Reproduce exactly the lines from the one containing "sensor_body();" down to the one containing "from mathutils import Matrix, Vector", including both of those lines, and nothing else.

--------

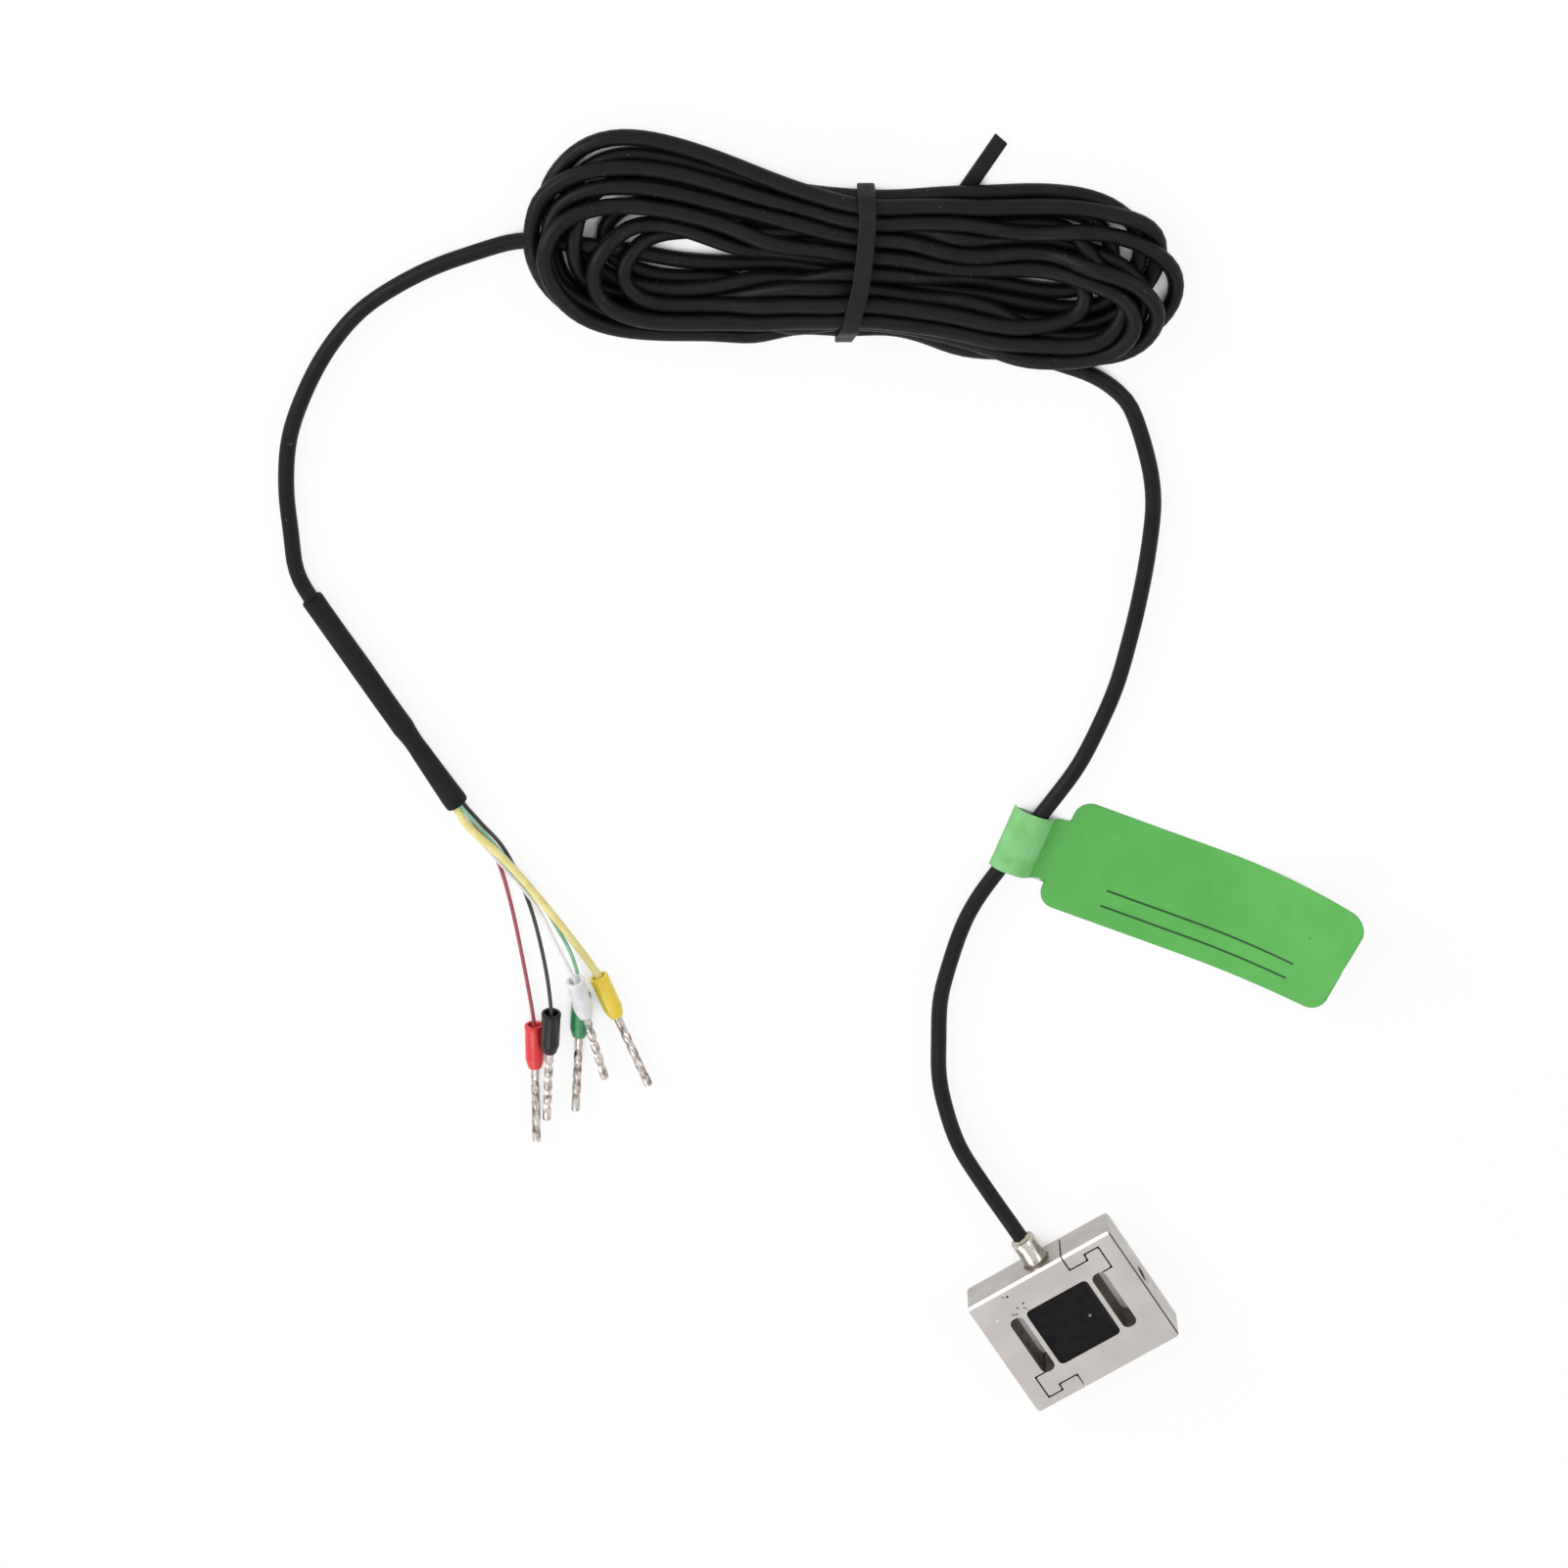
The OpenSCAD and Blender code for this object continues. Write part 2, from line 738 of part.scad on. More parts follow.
module pin_yellow() {
    ferrule_pin(ferrule_yellow);
}

// Flat outline of the label, in its own frame: a rounded flag and the narrower neck
module label_outline() {
    translate([neck_length + flag_length / 2, 0])
        rounded_rectangle(flag_length, flag_width, flag_round);
    translate([0, -neck_width / 2])
        square([neck_length + flag_round, neck_width]);
}

// Points along the flag's curl, a depth below its outer face
function flag_curl(depth) = [
    for (i = [0:curl_steps])
        let (angle = i * curl_angle / curl_steps, radius = curl_radius - depth)
            [curl_start + radius * sin(angle), label_thickness + curl_radius - radius * cos(angle)]
];

// Section along the label: folded under the cable, back over it, stuck flat and curled up
module label_section() {
    over = cable_diameter + label_thickness + label_bed + 0.3;
    under = eps;
    inner = under + label_thickness;
    stuck = label_thickness + flag_thickness;
    shoulder = 5;
    lower = [[0.15, 0.3], [0.6, under], [shoulder, under], [neck_length, label_thickness]];
    upper = [
        [neck_length, stuck], [shoulder, over - 0.5], [shoulder - 1, over], [1.2, over],
        [0.6, over - 0.2], [0.15, over - 0.9], [0, 0.9]
    ];
    upper_face = flag_curl(flag_thickness);
    difference() {
        polygon(concat(
            lower, flag_curl(0), [for (i = [curl_steps:-1:0]) upper_face[i]], upper
        ));
        polygon([
            [label_thickness, 0.9], [0.28, 0.42], [0.66, inner], [shoulder, inner],
            [neck_length - 0.5, stuck - 0.15], [neck_length - 0.5, stuck + 0.3],
            [shoulder - 0.1, over - 0.5 - label_thickness], [shoulder - 1.05, over - label_thickness],
            [1.25, over - label_thickness], [0.72, over - 0.2 - label_thickness], [0.3, over - 0.95]
        ]);
    }
}

// Self-adhesive flag label, looped round the cable and stuck to itself
module cable_label() {
    color([0.37, 0.73, 0.34])
        translate(label_place)
            rotate(label_heading)
                intersection() {
                    translate([0, flag_width / 2 + 1, 0])
                        rotate([90, 0, 0])
                            linear_extrude(flag_width + 2)
                                label_section();
                    translate([0, 0, -1])
                        linear_extrude(flag_length)
                            label_outline();
                }
}

sensor_body();
window_potting();
strain_gauge_1();
strain_gauge_2();
strain_gauge_3();
strain_gauge_4();
terminal_board();
trim_resistor();
cable_cores();
bridge_wires();
cable_gland();
gland_bead();
exit_glue();
cable_lead();
cable_hank();
cable_tail();
heat_shrink();
wire_red();
wire_black();
wire_green();
wire_white();
wire_yellow();
collar_red();
collar_black();
collar_green();
collar_white();
collar_yellow();
pin_red();
pin_black();
pin_green();
pin_white();
pin_yellow();
hank_tie();
cable_label();
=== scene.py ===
"""Looks of a miniature S-type load cell, its signal cable wound, tied and labelled as it ships.

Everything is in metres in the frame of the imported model. Sizes are written in millimetres and
turned to metres by MM, because that is how the parts are drawn.
"""

import logging
import math
from collections.abc import Callable, Sequence
from dataclasses import dataclass, field
from enum import Enum

import bpy
import numpy as np
from mathutils import Matrix, Vector


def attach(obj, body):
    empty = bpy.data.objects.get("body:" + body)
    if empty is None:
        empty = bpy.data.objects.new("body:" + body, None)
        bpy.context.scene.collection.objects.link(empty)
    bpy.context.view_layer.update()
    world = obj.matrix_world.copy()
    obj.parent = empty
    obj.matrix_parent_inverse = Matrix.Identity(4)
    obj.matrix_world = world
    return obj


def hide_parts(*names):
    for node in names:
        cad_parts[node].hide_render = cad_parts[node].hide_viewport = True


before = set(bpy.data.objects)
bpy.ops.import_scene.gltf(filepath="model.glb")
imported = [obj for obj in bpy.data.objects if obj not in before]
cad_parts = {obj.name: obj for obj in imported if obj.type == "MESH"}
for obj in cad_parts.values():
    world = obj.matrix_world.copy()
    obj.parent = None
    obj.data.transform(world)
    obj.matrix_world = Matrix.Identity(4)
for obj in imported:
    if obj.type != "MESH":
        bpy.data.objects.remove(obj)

MM = 0.001
BODY = "root"
LOG = logging.getLogger("load_cell")

Point = tuple[float, float, float]
Link = bpy.types.NodeSocket
Setting = float | int | str | bool | Sequence[float] | Link


def linear(code: str) -> tuple[float, float, float, float]:
    """Turns an sRGB hex colour into the linear one that the shaders use.

    Args:
        code: The colour, as "#rrggbb".

    Returns:
        Red, green, blue and an alpha of one.
    """
    parts = [int(code[i : i + 2], 16) / 255 for i in (1, 3, 5)]
    toned = [c / 12.92 if c <= 0.04045 else ((c + 0.055) / 1.055) ** 2.4 for c in parts]
    return (toned[0], toned[1], toned[2], 1.0)


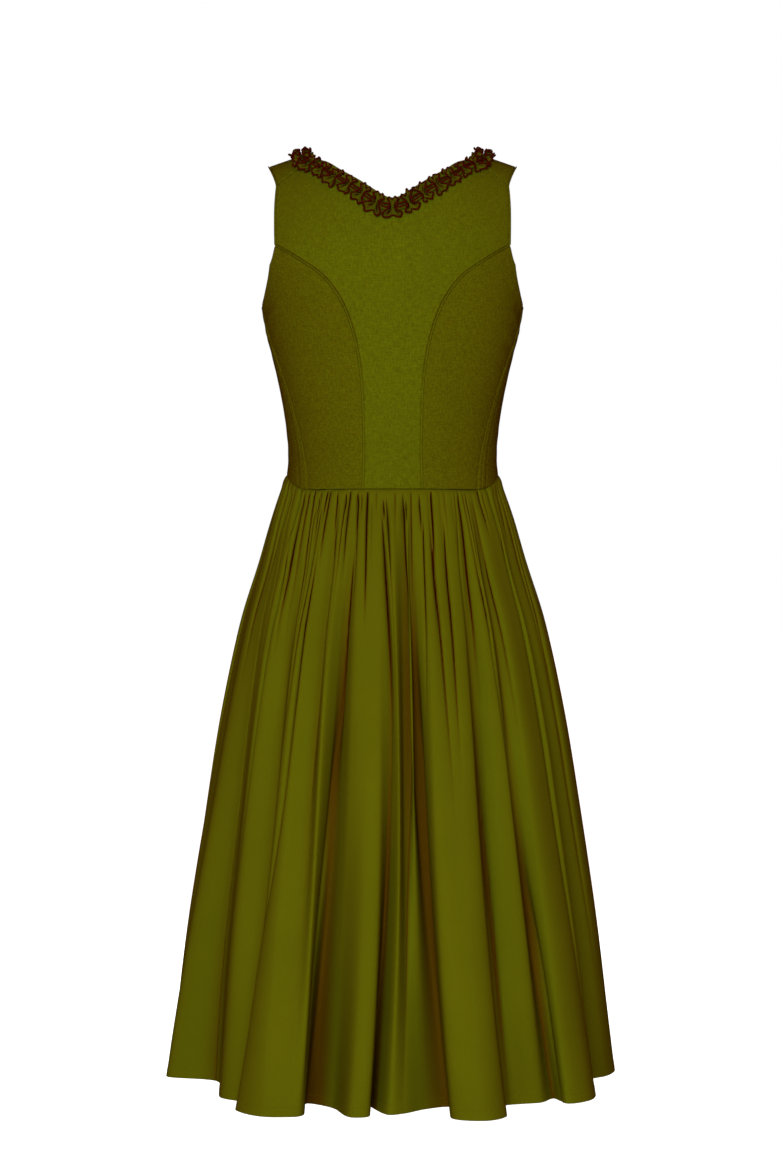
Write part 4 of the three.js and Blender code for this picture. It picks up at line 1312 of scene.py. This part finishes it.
def on_trim(local):
    """Places along, outwards from the neck edge and up, in metres, as points in space."""
    along = local[..., 0]
    start, ahead, behind = (places_at(along + step, neck_length, neck_line)
                            for step in (0, CORNER_REACH, -CORNER_REACH))
    _, normal = on_bodice(start)
    outward = unit(np.cross(ahead - behind, normal))
    base, normal = on_bodice(start + outward * local[..., 1:2])
    return base + normal * local[..., 2:3]


edge_place = np.linspace(0, neck_length[-1], TRIM_SAMPLES)
sewn_line = on_trim(np.stack([edge_place, edge_place * 0 + RUCHE_MIDDLE, edge_place * 0], axis=1))
sewn_length = length_along(sewn_line)
units = 2 * int(round((sewn_length[-1] / RUCHE_PITCH - 1) / 2)) + 1
pitch = sewn_length[-1] / units
print("neck edge", round(neck_length[-1], 3), "m, sewn line", round(sewn_length[-1], 3), "m,",
      units, "units of the ruche")

# %% The lines of the strip
def ruche_lines(scale, seed):
    """The sewn middle, belly and free edge of one side of the whole ruche, as smooth lines
    through the stations of all units, each unit nudged a little."""
    rng = np.random.default_rng(seed)
    pattern = ruche_unit(scale)
    stations = np.tile(pattern, (units, 1, 1))
    unit_start = (np.repeat(np.arange(units), len(pattern)) + 0.5) * pitch / MM
    inside = np.tile(np.sin(np.pi * np.arange(len(pattern)) / len(pattern)), units)
    nudge = rng.normal(0, UNEVEN, (len(stations), 1, 3)) * inside[:, None, None]
    size = 1 + UNEVEN_SIZE * np.repeat(rng.normal(0, 1, units), len(pattern))
    stations = stations * size[:, None, None]
    stations[:, 1:] += nudge * np.array([1, 1, 0.8])
    stations[:, :, 0] += unit_start[:, None]
    steps = np.arange((len(stations) - 1) * STATION_STEPS + 1) / STATION_STEPS
    return through_points(stations.reshape(len(stations), 9), steps).reshape(-1, 3, 3)


def ruche_side(scale, seed):
    """Grid of one side of the strip, from its sewn middle to its free edge: a parabola through
    the two, drawn towards the belly. Units lie evenly along the sewn line."""
    middle, belly, edge = np.moveaxis(ruche_lines(scale, seed), 1, 0)
    t = np.linspace(0, 1, BELLY_STEPS + 1)[:, None, None]
    grid = middle * (1 - t) ** 2 + belly * 2 * t * (1 - t) + edge * t ** 2
    grid = grid * MM + np.array([0, RUCHE_MIDDLE, RUCHE_LIFT])
    grid[..., 0] = np.interp(grid[..., 0], sewn_length, edge_place)
    return grid


LOWER_SEED, UPPER_SEED = 3, 4
lower = ruche_side(np.ones(3), LOWER_SEED)
upper = ruche_side(UPPER_FAN, UPPER_SEED)
print("points of the lower side:", lower.shape[:2])

# %% The strip
strip = on_trim(np.concatenate([upper[:0:-1], lower]))
out_to_edge = np.abs(np.linspace(-1, 1, strip.shape[0]))[:, None]
station = (np.arange(strip.shape[1]) / STATION_STEPS) % len(ruche_unit(np.ones(3)))
# painted shade along the folds that run out from each knot, and the real red-brown of the strip's
# two overlocked edges
from_pleat = np.abs(station[:, None] - PLEAT_STATIONS).min(axis=1)
pleat_shade = (1 - smooth_step(from_pleat, 0.25, 1.1)) * (1 - smooth_step(out_to_edge, 0.4, 0.95))
edge_colour_and_pleat_shade = np.maximum(smooth_step(out_to_edge, 0.82, 0.94), pleat_shade)
along = np.arange(strip.shape[1]) * STEP_OF_CLOTH
across = np.linspace(-HALF_WIDTH, HALF_WIDTH, strip.shape[0])
flat = np.stack(np.broadcast_arrays(along[None, :], across[:, None]), axis=2)
ruche = cloth_sheet("cloth_ruche", strip[:, ::-1], flat[:, ::-1], RUCHE_THICKNESS,
                    ruche_cloth, {"painted_shade_and_edge": edge_colour_and_pleat_shade[:, ::-1]})
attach(ruche, "root")
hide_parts("neck_ruche")
report(ruche)

# %% [markdown]
# ## The overlocked edges
#
# An overlocker wraps a raw edge in a dense roll of thread. At this size the threads of the roll
# can't be told apart, so each edge is one thin round tube in the thread's finish.

# %% Overlocked edges
EDGE_RADIUS = 1.1 * MM
EDGE_SIDES = 6
END_SHARE = 0.02        # the share of the radius to which the ends are drawn together


def tube(name, line, radius, sides, material):
    """A round tube carried along a line of points: a circle turned to stand square to the line,
    closed at both ends by drawing its last rings together."""
    ahead = unit(np.gradient(line, axis=0))
    side = unit(np.cross(ahead, on_bodice(line)[1]))
    up = np.cross(side, ahead)
    turn = np.linspace(0, 2 * np.pi, sides + 1)
    girth = np.full(len(line), radius)
    girth[[0, -1]] = radius * END_SHARE
    ring = side[:, None] * np.cos(turn)[None, :, None] + up[:, None] * np.sin(turn)[None, :, None]
    points = line[:, None] + ring * girth[:, None, None]
    piece = mesh_object(name, points, grid_quads(*points.shape[:2]))
    piece.data.materials.append(material)
    return piece


for label, grid in (("upper", upper), ("lower", lower)):
    edge = tube(f"ruche_edge_{label}", on_trim(grid[-1]), EDGE_RADIUS, EDGE_SIDES,
                edge_thread)
    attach(edge, "root")
    report(edge)

# %% [markdown]
# ## Stitches
#
# A seam looks sewn when its stitches can be seen from close by. A stitch is a short thread that
# dips into the cloth at both ends. One stitch has a few dozen faces, and is copied along a line
# by giving each copy its own place and directions, all in one array.

# %% A row of stitches
# along a stitch from 0 to 1, height above the cloth and radius in millimetres
STITCH_RINGS = np.array([(0.0, -0.25, 0.03), (0.12, 0.05, 0.14), (0.5, 0.2, 0.17),
                         (0.88, 0.05, 0.14), (1.0, -0.25, 0.03)])
STITCH_SIDES = 5


def stitch_row(name, line, up, pitch, fill, material):
    """Stitches along a line of points, each a rounded thread that arches over its part of the
    pitch: circles round an arc that starts and ends a little under the cloth."""
    length = length_along(line)
    count = int(length[-1] / pitch)
    rings, sides = len(STITCH_RINGS), STITCH_SIDES
    places = (np.arange(count)[:, None] + 0.5 + (STITCH_RINGS[:, 0] - 0.5) * fill) * pitch
    centre, raised = places_at(places, length, line), places_at(places, length, up)
    aside = np.cross(unit(centre[:, -1:] - centre[:, :1]), raised)
    turn = np.linspace(0, 2 * np.pi, sides, endpoint=False)[:, None]
    circle = aside[:, :, None] * np.cos(turn) + raised[:, :, None] * np.sin(turn)
    radius = STITCH_RINGS[:, 2][None, :, None, None] * MM
    lift = STITCH_RINGS[:, 1][None, :, None, None] * MM
    points = centre[:, :, None] + raised[:, :, None] * lift + circle * radius
    ring, side = np.meshgrid(np.arange(rings - 1), np.arange(sides), indexing="ij")
    beside = (side + 1) % sides
    quads = np.stack([ring * sides + side, ring * sides + beside, (ring + 1) * sides + beside,
                      (ring + 1) * sides + side], axis=-1).reshape(-1, 4)
    quads = (quads[None] + np.arange(count)[:, None, None] * rings * sides).reshape(-1, 4)
    piece = mesh_object(name, points, quads)
    piece.data.materials.append(material)
    return piece


def line_beside(name, side, reach):
    """The line on a piece at a distance from one side, and the cloth's normals along it."""
    points, distance = surfaces[name]
    away = distance[side] if side == "first" else distance[side][:, ::-1]
    spread = points if side == "first" else points[:, ::-1]
    normal = normals_of(points)
    normal = normal if side == "first" else normal[:, ::-1]
    column = np.argmax(away > reach, axis=1)
    rows = np.arange(len(points))
    near = away[rows, column - 1]
    part = ((reach - near) / (away[rows, column] - near))[:, None]
    line = spread[rows, column - 1] * (1 - part) + spread[rows, column] * part
    return line, normal[rows, column]


print("rings in a stitch:", len(STITCH_RINGS))

# %% Stitches beside the princess seams and along the hem
WELT_STITCH = 2.6 * MM        # from the seam
WELT_PITCH, WELT_FILL = 2.4 * MM, 0.72      # the fill is the share of the pitch that shows
HEM_PITCH, HEM_FILL = 3.4 * MM, 0.7
seam_rows = [("cloth_back_center", "first"), ("cloth_back_center", "last"),
             ("cloth_front_left", "first"), ("cloth_front_right", "last")]
for name, side in seam_rows:
    line, up = line_beside(name, side, WELT_STITCH)
    label = name.removeprefix("cloth_")
    row = stitch_row(f"stitches_{label}_{side}", line, up, WELT_PITCH, WELT_FILL, olive_thread)
    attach(row, "root")
    report(row)
hem_row = np.argmin(np.abs(HEM_ROWS - HEM_STITCH)) - len(HEM_ROWS)
for name in ("skirt_back", "skirt_front_left", "skirt_front_right"):
    points, _ = surfaces["cloth_" + name]
    line, up = points[hem_row], normals_of(points)[hem_row]
    row = stitch_row(f"stitches_hem_{name}", line, up, HEM_PITCH, HEM_FILL, olive_thread)
    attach(row, "root")
    report(row)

--------

### Answer
sensor_body();
window_potting();
strain_gauge_1();
strain_gauge_2();
strain_gauge_3();
strain_gauge_4();
terminal_board();
trim_resistor();
cable_cores();
bridge_wires();
cable_gland();
gland_bead();
exit_glue();
cable_lead();
cable_hank();
cable_tail();
heat_shrink();
wire_red();
wire_black();
wire_green();
wire_white();
wire_yellow();
collar_red();
collar_black();
collar_green();
collar_white();
collar_yellow();
pin_red();
pin_black();
pin_green();
pin_white();
pin_yellow();
hank_tie();
cable_label();
=== scene.py ===
"""Looks of a miniature S-type load cell, its signal cable wound, tied and labelled as it ships.

Everything is in metres in the frame of the imported model. Sizes are written in millimetres and
turned to metres by MM, because that is how the parts are drawn.
"""

import logging
import math
from collections.abc import Callable, Sequence
from dataclasses import dataclass, field
from enum import Enum

import bpy
import numpy as np
from mathutils import Matrix, Vector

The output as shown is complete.